The request: Below are some records; quote exactly the lines from the one that contains "Write part 3" through the one that contains "bpy.context.scene.collection.objects.link(hung)", inclusive, and no others.

Data rows:
** BEGIN **
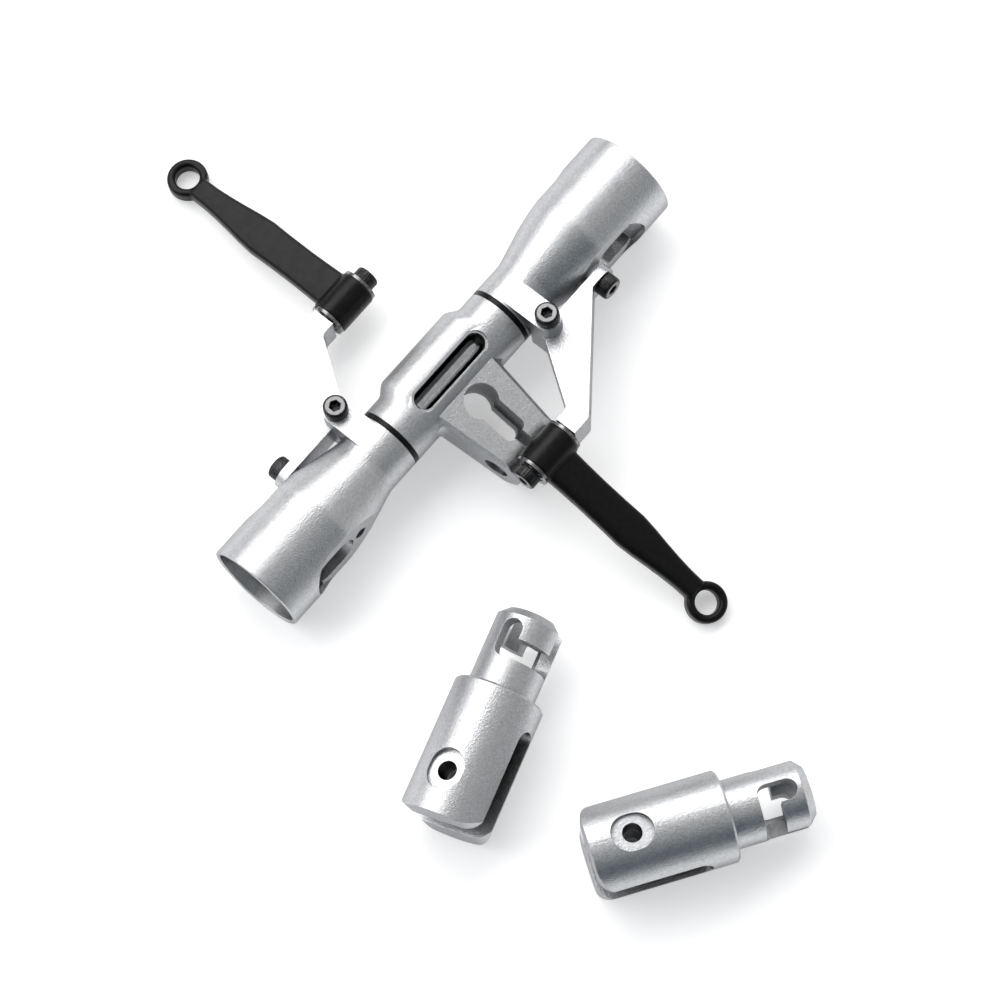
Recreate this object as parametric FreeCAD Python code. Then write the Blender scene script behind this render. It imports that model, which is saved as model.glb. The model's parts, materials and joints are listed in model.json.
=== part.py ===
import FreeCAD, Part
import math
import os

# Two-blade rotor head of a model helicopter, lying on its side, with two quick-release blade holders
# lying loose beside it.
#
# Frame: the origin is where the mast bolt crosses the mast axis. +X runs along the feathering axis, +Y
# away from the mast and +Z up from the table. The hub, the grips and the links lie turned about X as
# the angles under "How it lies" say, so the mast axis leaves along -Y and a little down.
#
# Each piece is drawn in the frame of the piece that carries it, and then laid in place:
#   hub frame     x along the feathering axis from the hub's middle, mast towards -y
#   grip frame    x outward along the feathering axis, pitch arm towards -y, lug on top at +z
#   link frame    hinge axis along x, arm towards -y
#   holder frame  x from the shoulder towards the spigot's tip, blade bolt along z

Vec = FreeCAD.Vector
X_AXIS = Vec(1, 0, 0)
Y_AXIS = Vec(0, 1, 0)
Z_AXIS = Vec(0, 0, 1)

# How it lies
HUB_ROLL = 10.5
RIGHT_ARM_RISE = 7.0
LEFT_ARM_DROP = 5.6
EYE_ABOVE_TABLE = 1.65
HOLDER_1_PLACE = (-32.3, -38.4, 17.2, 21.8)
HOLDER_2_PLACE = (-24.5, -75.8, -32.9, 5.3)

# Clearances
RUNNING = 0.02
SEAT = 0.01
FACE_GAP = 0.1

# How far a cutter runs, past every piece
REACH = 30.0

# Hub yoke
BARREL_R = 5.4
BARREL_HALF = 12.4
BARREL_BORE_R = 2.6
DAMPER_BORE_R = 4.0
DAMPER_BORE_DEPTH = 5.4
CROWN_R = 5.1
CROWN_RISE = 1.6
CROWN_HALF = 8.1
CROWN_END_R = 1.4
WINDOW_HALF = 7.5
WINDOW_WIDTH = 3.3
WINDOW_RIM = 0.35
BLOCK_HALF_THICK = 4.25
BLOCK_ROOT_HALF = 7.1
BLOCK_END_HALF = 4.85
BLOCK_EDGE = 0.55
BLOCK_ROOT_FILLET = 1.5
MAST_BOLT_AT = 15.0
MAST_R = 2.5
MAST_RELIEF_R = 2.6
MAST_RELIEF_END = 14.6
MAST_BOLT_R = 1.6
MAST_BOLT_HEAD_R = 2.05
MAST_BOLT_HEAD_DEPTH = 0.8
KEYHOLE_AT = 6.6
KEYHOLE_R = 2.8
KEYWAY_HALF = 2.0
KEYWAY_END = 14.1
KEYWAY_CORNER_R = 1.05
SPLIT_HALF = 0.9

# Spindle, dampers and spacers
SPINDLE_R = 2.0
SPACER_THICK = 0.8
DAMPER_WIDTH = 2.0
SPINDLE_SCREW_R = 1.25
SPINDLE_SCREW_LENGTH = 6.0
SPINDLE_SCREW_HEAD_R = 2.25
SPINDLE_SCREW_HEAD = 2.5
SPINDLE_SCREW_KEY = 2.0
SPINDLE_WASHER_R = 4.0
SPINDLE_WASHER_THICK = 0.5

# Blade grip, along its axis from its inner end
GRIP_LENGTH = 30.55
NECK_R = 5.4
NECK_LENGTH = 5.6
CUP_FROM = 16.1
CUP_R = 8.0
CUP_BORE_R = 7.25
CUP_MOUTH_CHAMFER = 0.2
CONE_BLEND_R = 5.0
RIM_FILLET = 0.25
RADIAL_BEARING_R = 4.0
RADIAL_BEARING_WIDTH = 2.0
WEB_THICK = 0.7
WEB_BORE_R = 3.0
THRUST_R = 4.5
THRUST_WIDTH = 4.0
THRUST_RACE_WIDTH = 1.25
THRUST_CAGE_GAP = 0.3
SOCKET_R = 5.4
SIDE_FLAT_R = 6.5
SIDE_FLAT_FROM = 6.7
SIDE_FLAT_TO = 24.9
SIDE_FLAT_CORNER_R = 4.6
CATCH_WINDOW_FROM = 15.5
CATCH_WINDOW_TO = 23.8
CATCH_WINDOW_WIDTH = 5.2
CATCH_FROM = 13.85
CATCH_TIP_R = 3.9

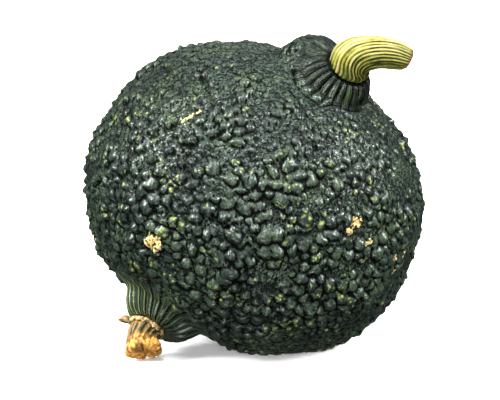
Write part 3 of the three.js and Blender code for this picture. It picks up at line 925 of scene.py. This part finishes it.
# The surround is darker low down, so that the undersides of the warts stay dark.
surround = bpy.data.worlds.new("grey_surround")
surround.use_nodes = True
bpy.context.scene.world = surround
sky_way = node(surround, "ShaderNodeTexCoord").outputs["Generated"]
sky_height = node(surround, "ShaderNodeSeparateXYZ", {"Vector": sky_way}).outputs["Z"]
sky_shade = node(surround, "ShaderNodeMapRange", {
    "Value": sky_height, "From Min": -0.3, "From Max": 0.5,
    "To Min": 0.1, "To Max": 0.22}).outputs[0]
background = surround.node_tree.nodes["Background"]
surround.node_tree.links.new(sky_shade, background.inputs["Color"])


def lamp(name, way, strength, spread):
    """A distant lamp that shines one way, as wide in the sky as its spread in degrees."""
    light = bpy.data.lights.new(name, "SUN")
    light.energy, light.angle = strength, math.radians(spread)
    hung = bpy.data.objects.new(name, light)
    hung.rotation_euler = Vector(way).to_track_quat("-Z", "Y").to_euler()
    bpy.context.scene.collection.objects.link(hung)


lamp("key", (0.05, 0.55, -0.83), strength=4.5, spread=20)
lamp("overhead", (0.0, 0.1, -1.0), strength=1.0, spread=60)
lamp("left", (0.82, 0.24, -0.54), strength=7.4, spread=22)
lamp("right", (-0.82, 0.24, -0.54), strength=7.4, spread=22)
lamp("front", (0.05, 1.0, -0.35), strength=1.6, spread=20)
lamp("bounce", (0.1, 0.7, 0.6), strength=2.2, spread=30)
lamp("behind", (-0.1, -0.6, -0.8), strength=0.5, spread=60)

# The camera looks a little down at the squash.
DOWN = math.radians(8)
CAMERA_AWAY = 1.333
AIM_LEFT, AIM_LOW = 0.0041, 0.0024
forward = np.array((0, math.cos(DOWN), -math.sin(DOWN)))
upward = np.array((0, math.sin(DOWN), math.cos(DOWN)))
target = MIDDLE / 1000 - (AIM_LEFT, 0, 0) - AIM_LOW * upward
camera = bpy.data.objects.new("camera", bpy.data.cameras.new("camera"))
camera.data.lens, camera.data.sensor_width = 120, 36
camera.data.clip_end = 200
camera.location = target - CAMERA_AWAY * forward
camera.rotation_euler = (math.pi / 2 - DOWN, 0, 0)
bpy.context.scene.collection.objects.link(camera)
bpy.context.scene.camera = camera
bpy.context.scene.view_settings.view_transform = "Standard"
** END **
Answer:
Write part 3 of the three.js and Blender code for this picture. It picks up at line 925 of scene.py. This part finishes it.
# The surround is darker low down, so that the undersides of the warts stay dark.
surround = bpy.data.worlds.new("grey_surround")
surround.use_nodes = True
bpy.context.scene.world = surround
sky_way = node(surround, "ShaderNodeTexCoord").outputs["Generated"]
sky_height = node(surround, "ShaderNodeSeparateXYZ", {"Vector": sky_way}).outputs["Z"]
sky_shade = node(surround, "ShaderNodeMapRange", {
    "Value": sky_height, "From Min": -0.3, "From Max": 0.5,
    "To Min": 0.1, "To Max": 0.22}).outputs[0]
background = surround.node_tree.nodes["Background"]
surround.node_tree.links.new(sky_shade, background.inputs["Color"])


def lamp(name, way, strength, spread):
    """A distant lamp that shines one way, as wide in the sky as its spread in degrees."""
    light = bpy.data.lights.new(name, "SUN")
    light.energy, light.angle = strength, math.radians(spread)
    hung = bpy.data.objects.new(name, light)
    hung.rotation_euler = Vector(way).to_track_quat("-Z", "Y").to_euler()
    bpy.context.scene.collection.objects.link(hung)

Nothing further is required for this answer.